Istintivamente questo mi infastidisce molto: a seconda delle oscillazioni del pendolo della mia anima tra spirituale e pragmatico ho la sensazione che la preghiera mi distolga dalle attività o viceversa. Eppure proprio questo fastidio è una Grazia e dovrei accoglierlo come tale! Se infatti questa tensione è strutturale, cioè inevitabile, allora vuol dire che qui, in questa fatica, si rivela un aspetto essenziale del ministero sacerdotale, qualcosa che anziché sentire come un fastidio dovrei riuscire a vedere come un dono e una sfida, certamente impegnativa, ma ricca di bene.
Un prete secolare è un ossimoro vivente: vincolato dalle sue promesse sacerdotali ad una vita modellata su quella dei religiosi, deve al tempo stesso essere “secolare”, cioè uomo del mondo pienamente inserito nelle sue dinamiche. Proprio questo carattere anfibio della nostra vocazione è la causa maggiore della difficoltà a vivere una forma di preghiera che, nella sua teologia e nella sua spiritualità, è strettamente legata alla vita dei religiosi. Ma d’altra parte quanto è feconda questa tensione!
È nella nostra natura di ponti viventi, gettati tra due mondi e due tempi, il sentire questa fatica e però al tempo stesso se rinunciamo a viverla, se non ce ne facciamo carico noi per primi, come potrà il tempo di Dio irrompere nel tempo dell’uomo? Come si può avere l’anima di un monaco e vivere nei ritmi di una grande città? Un caro amico una volta mi ha definito un trappista urbano, sospetto che nella sua mente questo non fosse un gran complimento, ma invece io l’ho ricevuto come tale, se non altro perché raccoglie appunto questa tensione che costantemente sento in me.

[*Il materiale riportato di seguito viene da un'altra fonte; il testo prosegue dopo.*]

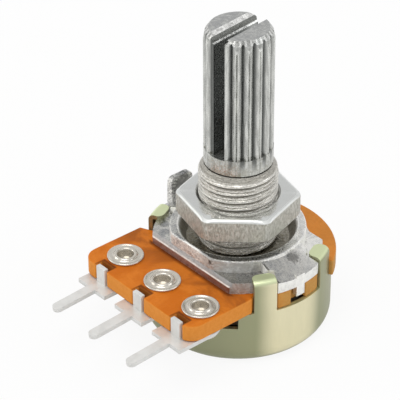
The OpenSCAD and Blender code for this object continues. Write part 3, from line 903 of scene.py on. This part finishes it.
@dataclass
class FrontPlate:
    """The casting, whose bushing gets a real thread.

    The tooth is one turn's section: shares of the pitch, and depths under the crest.
    """

    crest_r: float = 3.45
    core_r: float = 3.05
    bore_r: float = 2.45
    pitch: float = 0.75
    tooth: Tuple[Point, ...] = (
        (0.0, 0.28), (0.04, 0.28), (0.24, 0.0), (0.44, 0.0), (0.53, 0.15), (0.63, 0.07), (0.79, 0.09),
        (0.96, 0.28), (1.0, 0.28),
    )
    bottom: float = -1.1
    top: float = 6.5
    chamfer_h: float = 0.7
    chamfer_w: float = 0.45
    lip_h: float = 0.3
    lip_play: float = 0.02
    lining_play: float = 0.04
    around: int = 72
    edge: float = 0.07
    roll: float = 0.26
    plate_top: float = -1.15
    plate_flat: float = 5.5
    shelf_run: float = 0.2
    shelf_drop: float = 0.35
    ring_r: float = 5.95
    ring_flat: float = 5.35
    skirt_r: float = 6.15
    back_flat: float = 4.95

    def _turn_down(self, work: Workpiece) -> None:
        """Turns the bushing down to the thread's core, and lowers its end to the lip's foot.

        Args:
            work: The casting.
        """
        foot = self.top - self.chamfer_h
        for vert in work.bm.verts:
            radius = vert.co.xy.length
            if self.bore_r + APART < radius < self.crest_r + NEAR and vert.co.z > self.bottom - APART:
                vert.co.xy *= self.core_r / radius
            if vert.co.z > self.top - NEAR:
                vert.co.z = self.top - self.lip_h - self.lip_play
            elif vert.co.z > foot - NEAR and radius < self.crest_r + NEAR:
                vert.co.z = foot

    def _trim_plate(self, work: Workpiece) -> None:
        """Moves the plate's back edge in to a flat, and lowers its front edge to a slope.

        Args:
            work: The casting.
        """
        for vert in work.bm.verts:
            outside = vert.co.xy.length > self.skirt_r and vert.co.z < self.plate_top + NEAR
            if outside and vert.co.y > self.back_flat:
                skirt = math.sqrt(max(0.0, self.skirt_r ** 2 - vert.co.x ** 2))
                vert.co.y = max(self.back_flat, skirt)
        work.bm.normal_update()
        deck = [
            face for face in work.bm.faces
            if face.normal.z > 0.9 and abs(face.calc_center_median().z - self.plate_top) < NEAR
        ]
        work.score((0, self.shelf_run - self.plate_flat, 0), (0, 1, 0), deck)
        for vert in work.bm.verts:
            if abs(vert.co.y + self.plate_flat) < NEAR and abs(vert.co.z - self.plate_top) < NEAR:
                vert.co.z -= self.shelf_drop

    def _ring_rim(self, edge: Edge) -> bool:
        """Tests for the outer rim of the ring.

        Args:
            edge: The edge to test.

        Returns:
            Whether it is part of the rim.
        """
        spot = (edge.verts[0].co.xy + edge.verts[1].co.xy) / 2
        outside = spot.length > self.ring_r - 2 * APART or spot.y < NEAR - self.ring_flat
        return outside and at_level(edge, 0.0)

    def _thread(self) -> Workpiece:
        """Makes the thread, chamfered at its end and lined down to the core.

        Returns:
            The thread.
        """
        work = Workpiece()
        start = self.bottom - 2 * self.pitch
        section = [(self.crest_r - depth, start + share * self.pitch) for share, depth in self.tooth]
        work.spin(section, self.around, math.ceil((self.top - start) / self.pitch) + 1, self.pitch)
        bmesh.ops.remove_doubles(work.bm, verts=work.bm.verts, dist=4 * WELD)
        foot = self.top - self.chamfer_h
        for height, side, clear in ((self.top, 1, True), (self.bottom, -1, True), (foot, 1, False)):
            work.score((0, 0, height), (0, 0, side), work.bm.faces[:], clear)
        for vert in work.bm.verts:
            if vert.co.z > foot:
                limit = self.crest_r - (vert.co.z - foot) * self.chamfer_w / self.chamfer_h
                vert.co.xy *= min(1.0, limit / vert.co.xy.length)
        lip = self.top - self.lip_h
        inner_r = self.core_r - self.lining_play
        rings = ((self.bore_r, self.top), (self.bore_r, lip), (inner_r, lip), (inner_r, self.bottom))
        rim = [edge for edge in work.bm.edges if edge.is_boundary and at_level(edge, self.top)]
        work.line_bore(rim, rings)
        return work

    def build(self) -> None:
        """Makes the casting and its thread."""
        work = Workpiece.from_node("front_plate")
        self._turn_down(work)
        self._trim_plate(work)
        work.soften(self.roll, 3, 60.0, self._ring_rim)
        work.soften(self.edge, 2, 30.0, lambda edge: edge.verts[0].co.z < self.top / 3)
        work.finish("front_casting", Body.HOUSING, CAST, ["front_plate"], 32.0)
        self._thread().finish("bushing_thread", Body.HOUSING, THREAD, ["front_plate"], 40.0)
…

La pratica della Liturgia delle Ore, anche nel suo carattere di obbligo, da questo punto di vista è molto benefica, perché è come una finestra che periodicamente si apre riconducendomi a Dio. È il mio Sabato quotidiano, un santuario da costruire a Dio nel tempo anziché nello spazio. È facile comprendere come si deve offrire a Dio lo spazio: tutta la cultura occidentale ed europea gira intorno a questo, ma il Dio che ha creato il cosmo ha creato anche il tempo e deve poter esprimere la sua Signoria in questo non meno che in quello: dedicare ogni nostra energia alla santificazione dello spazio, costruendo meravigliose parrocchie, brillanti di iniziative ed azione, e dimenticare di edificare a Lui un santuario nel tempo significa nei fatti rassegnarsi ad una pastorale di una superficialità allarmante, perché le persone vivono molto più nel tempo che nello spazio e se non le raggiungiamo nel tempo, se non costruiamo nel tempo la casa di Dio, non le avremo toccate davvero nel profondo dell’anima. Insomma, la Liturgia delle Ore mi ricorda costantemente che se sono prete non è per prendermi cura delle strutture, ma delle persone. Da mihi animas, coetera tolle, il motto sacerdotale di don Bosco, è perfettamente incarnato nel primato della Liturgia delle Ore su tutti gli altri impegni della giornata.